Nach einem Beschluss der SPD auf ihrem Landesparteitag am 10. Oktober sollten die frei werdenden S-Bahn-Mittel auch verwendet werden, um Bahnen und Busse häufiger fahren zu lassen oder Linien zu erweitern. Zudem sollten zusätzliche Regionalzug-Verbindungen bei der Bahn bestellt werden – etwa eine neue Ost-West-Linie von Lichtenberg über Gesundbrunnen und Jungfernheide nach Spandau.

Allerdings könnte die S-Bahn irgendwann auch wieder nach Fahrplan fahren und hätte dann Anspruch auf den vollen Zuschuss, sodass es kein Geld aus diesem Topf zum Verteilen gäbe. Das Zusatzangebot müsste dann eingestellt oder aus anderen Mitteln finanziert werden.

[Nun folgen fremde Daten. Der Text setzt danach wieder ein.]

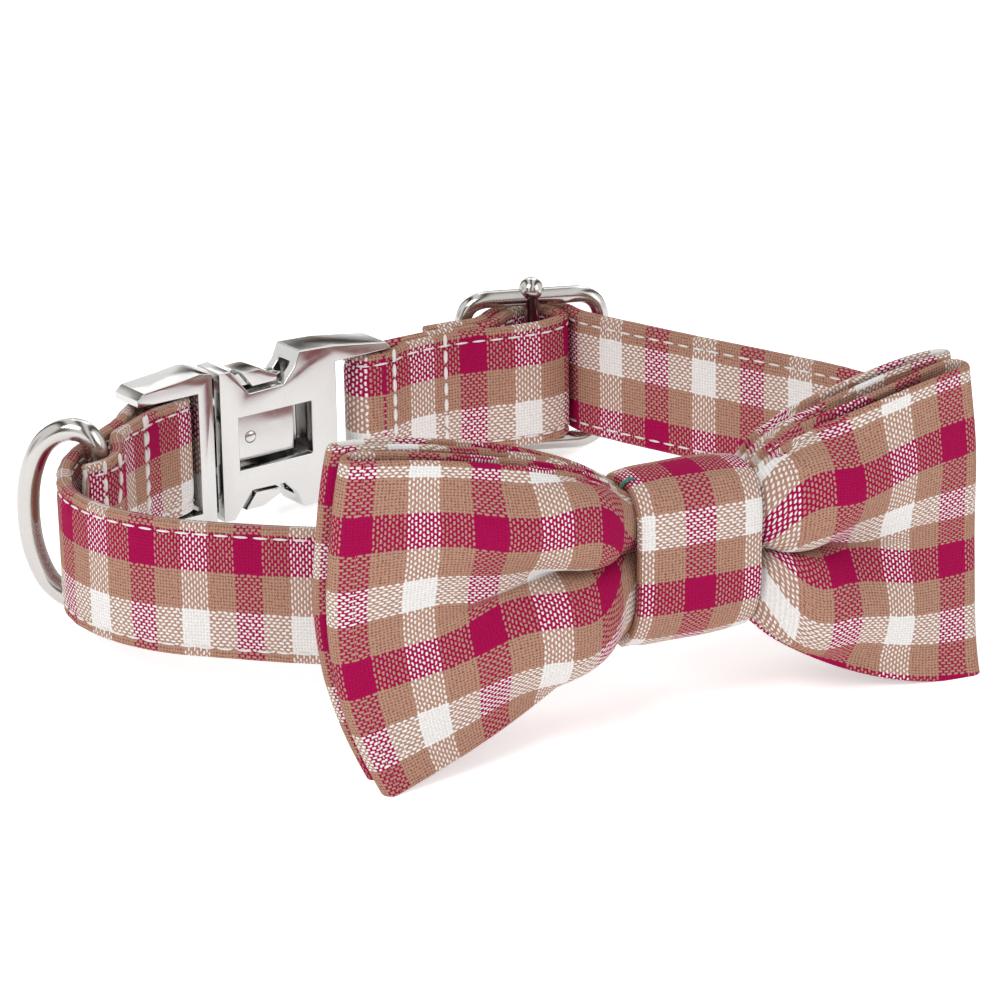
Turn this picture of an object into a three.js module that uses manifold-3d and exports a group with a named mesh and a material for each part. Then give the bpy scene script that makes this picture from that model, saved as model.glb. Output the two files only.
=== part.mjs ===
// A dog collar with a bow tie, closed and standing on its lower edge.
//
// Millimetres, +Z up. The origin is the middle of the footprint, on the surface the collar stands on.
// +X runs to the right of the bow as seen from its front, and the bow faces -Y.

import * as THREE from 'three';
import { mergeVertices } from 'three/addons/utils/BufferGeometryUtils.js';
import Module from 'manifold-3d';

const wasm = await Module();
wasm.setup();

// The strap: webbing in a cloth sleeve. It is squeezed a little where it goes through the buckle.
const STRAP = { thickness: 2.4, half: 12.5 };

// The band of the collar lies in a plane that is nearly level, higher at the bow than at the slider.
const BAND_PLANE = { height: 19.85, dropPerY: 0.0409, risePerX: 0.0168 };

// Moves everything so that the origin is the middle of the footprint.
const FOOTPRINT_MIDDLE = { x: -1.45, y: 1.8 };

// The main strap's centre line seen from above, from its free end at the slider round the neck
// to the end that is folded round the buckle's left bar. half is half its height there.
const MAIN_STRAP_STATIONS = [
  { at: 'free end', x: -14.4, y: 66.9, half: 12.5 },
  { at: 'inside the left slider bar', x: -9.4, y: 69.4, half: 12.5 },
  { at: 'rising', x: -4.4, y: 71.7, half: 12.5 },
  { at: 'over the pin, left', x: -1.0, y: 78.2, half: 12.5 },
  { at: 'over the pin', x: 5.3, y: 83.3, half: 12.5 },
  { at: 'over the pin, right', x: 12.4, y: 81.1, half: 12.5 },
  { at: 'inside the right slider bar', x: 16.4, y: 75.4, half: 12.5 },
  { at: 'back, near the slider', x: 23.0, y: 69.5, half: 12.5 },
  { at: 'back', x: 37.7, y: 57.9, half: 12.5 },
  { at: 'back, middle', x: 52.5, y: 46.7, half: 12.5 },
  { at: 'back, right', x: 66.8, y: 34.8, half: 12.5 },
  { at: 'right, rear', x: 77.3, y: 23.6, half: 12.5 },
  { at: 'right', x: 79.6, y: 9.6, half: 12.5 },
  { at: 'right, front', x: 70.0, y: -5.6, half: 12.5 },
  { at: 'behind the right wing', x: 52.0, y: -18.8, half: 12.5 },
  { at: 'behind the knot, right', x: 31.4, y: -30.6, half: 12.5 },
  { at: 'behind the knot, left', x: 19.4, y: -36.6, half: 12.5 },
  { at: 'behind the left wing', x: 7.0, y: -42.0, half: 12.5 },
  { at: 'front, middle', x: -5.0, y: -46.0, half: 12.5 },
  { at: 'front', x: -18.0, y: -47.6, half: 12.5 },
  { at: 'front, left of the wing', x: -31.0, y: -46.9, half: 12.5 },
  { at: 'front, left', x: -45.0, y: -44.2, half: 12.5 },
  { at: 'front corner', x: -59.2, y: -39.9, half: 12.5 },
  { at: 'left corner', x: -69.6, y: -32.6, half: 12.5 },
  { at: 'left, front', x: -75.6, y: -23.6, half: 12.5 },
  { at: 'left', x: -77.3, y: -13.5, half: 12.5 },
  { at: 'past the ring', x: -76.4, y: -4.5, half: 12.5 },
  { at: 'left, rear', x: -72.9, y: 5.4, half: 12.5 },
  { at: 'before the buckle', x: -69.9, y: 15.4, half: 12.0 },
  { at: 'into the buckle', x: -69.4, y: 21.1, half: 11.4 },
  { at: 'along the outside of the frame', x: -68.1, y: 26.4, half: 11.4 },
  { at: 'outside of the left bar', x: -66.1, y: 30.1, half: 11.4 },
  { at: 'past the left bar', x: -63.8, y: 31.9, half: 11.4 },
  { at: 'fold, outer', x: -61.6, y: 32.2, half: 11.4 },
  { at: 'fold', x: -59.8, y: 30.8, half: 11.4 },
  { at: 'fold, inner', x: -59.1, y: 28.4, half: 11.4 },
  { at: 'inside of the left bar', x: -60.6, y: 26.0, half: 11.4 },
  { at: 'along the inside of the frame', x: -63.6, y: 22.3, half: 11.4 },
  { at: 'out of the buckle', x: -65.7, y: 18.2, half: 11.6 },
  { at: 'folded back, seam', x: -66.6, y: 14.6, half: 12.0 },
  { at: 'folded back, before the ring', x: -69.6, y: 5.6, half: 12.5 },
  { at: 'folded back, over the ring', x: -68.5, y: -4.4, half: 12.5 },
  { at: 'folded back, after the ring', x: -70.1, y: -9.4, half: 12.5 },
  { at: 'folded end', x: -73.6, y: -12.6, half: 12.5 },
];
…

Der Verkehrsexperte der SPD, Christian Gaebler, würde das „S-Bahn-Geld“ lieber in die Sanierung der U-Bahn-Tunnel im Westteil der Stadt stecken. Diese Arbeiten sind dringend erforderlich und müssen vom Senat und der BVG finanziert werden. Im Ostteil gab es dagegen nach der Wende dafür Bundesgeld. Claudia Hämmerling, die verkehrspolitische Sprecherin der Grünen, hat vorgeschlagen, mit dem der S-Bahn abgezogenen Geld den Ausbau der Straßenbahn zu finanzieren. Auch hier muss der Senat das geplante Legen von Gleisen auf der Invalidenstraße zum Hauptbahnhof selbst finanzieren. Bundeszuschüsse gibt es nur, wenn für die Straßenbahn eine eigene Trasse gebaut wird, die nur von ihr und maximal noch von Einsatzfahrzeugen der Polizei, der Feuerwehr und des Rettungsdienstes genutzt werden kann. Auf der Invalidenstraße soll sich die Straßenbahn die Trasse jedoch mit den Autos teilen. Hämmerlings Vorschlag ist aber im Parlament bereits abgelehnt worden.